An Overview on the Role of Macular Xanthophylls in Ocular Diseases
Sezen Yilmaz Sarialtin and Tulay Coban
Ankara University, Faculty of Pharmacy, Department of Pharmaceutical Toxicology, 06100 Tandoğan, Ankara, Türkiye
Abstract: Macula lutea, is the center of the retina of the eye, contains high concentrations of lutein and zeaxanthin which can act as a filter against short-wavelength (blue) light. Lutein and zeaxanthin are the only carotenoids detected in human lens which exhibit highly strong free radical scavenging activity. Many epidemiological studies, clinical trials, animal experiments have suggested that lutein and zeaxanthin have anti-inflammatory potential with their high antioxidant properties. Several eye diseases including, age-related macular degeneration, uveitis and retinitis pigmentosa are caused by ocular inflammation. Some studies have shown that lutein and zeaxanthin could be protective, curative and preventive against ocular inflammation induced diseases and other ocular disorders such as cataract, glaucoma and choroideremia.
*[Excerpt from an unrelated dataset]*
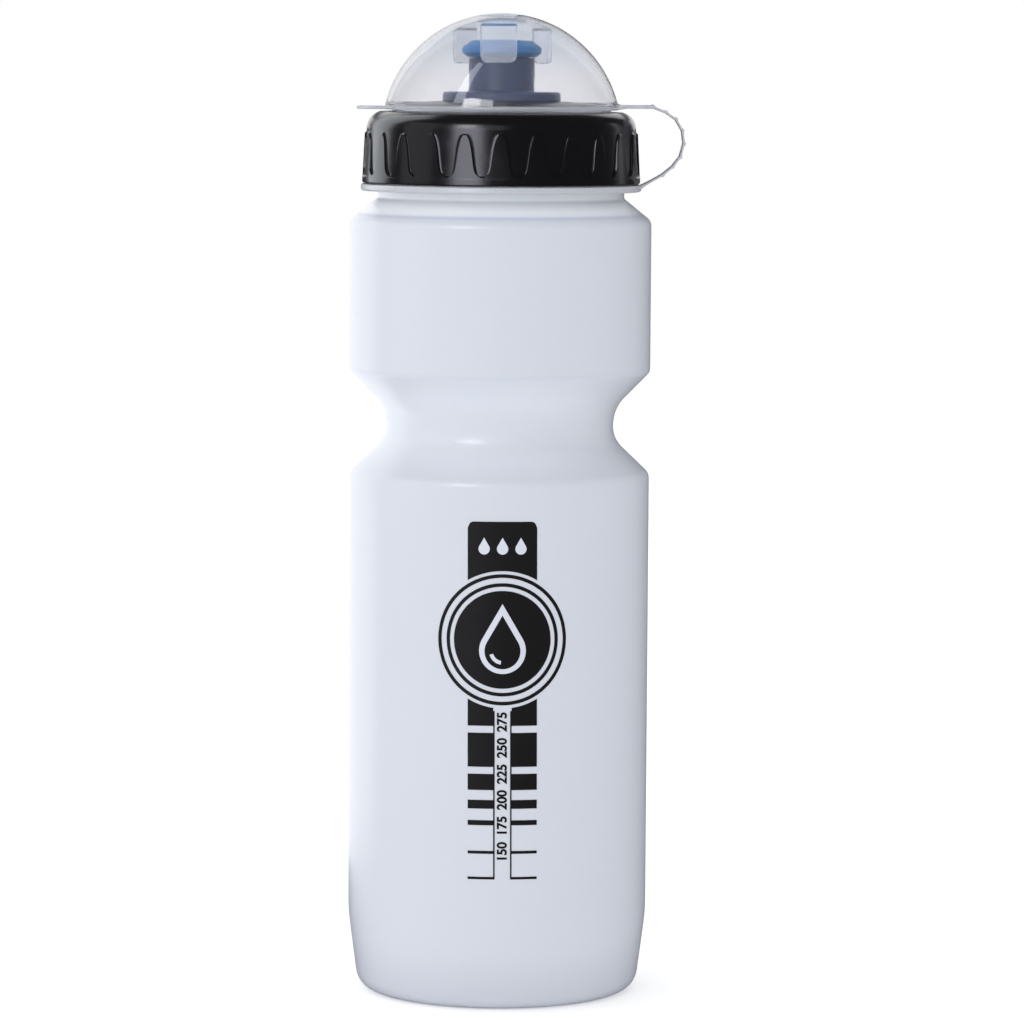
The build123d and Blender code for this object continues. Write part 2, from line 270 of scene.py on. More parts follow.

The mechanisms responsible for these effects are absorption of near-ultraviolet and blue light, reduction of oxidative stress, inflammation and angiogenesis. Lutein and zeaxanthin can be taken from dietary supplements or a diet high in fruits, vegetables such as kale, spinach and turnip greens. The aim of this review is to evaluate the relationship between the consumption of lutein and zeaxanthin and eye diseases.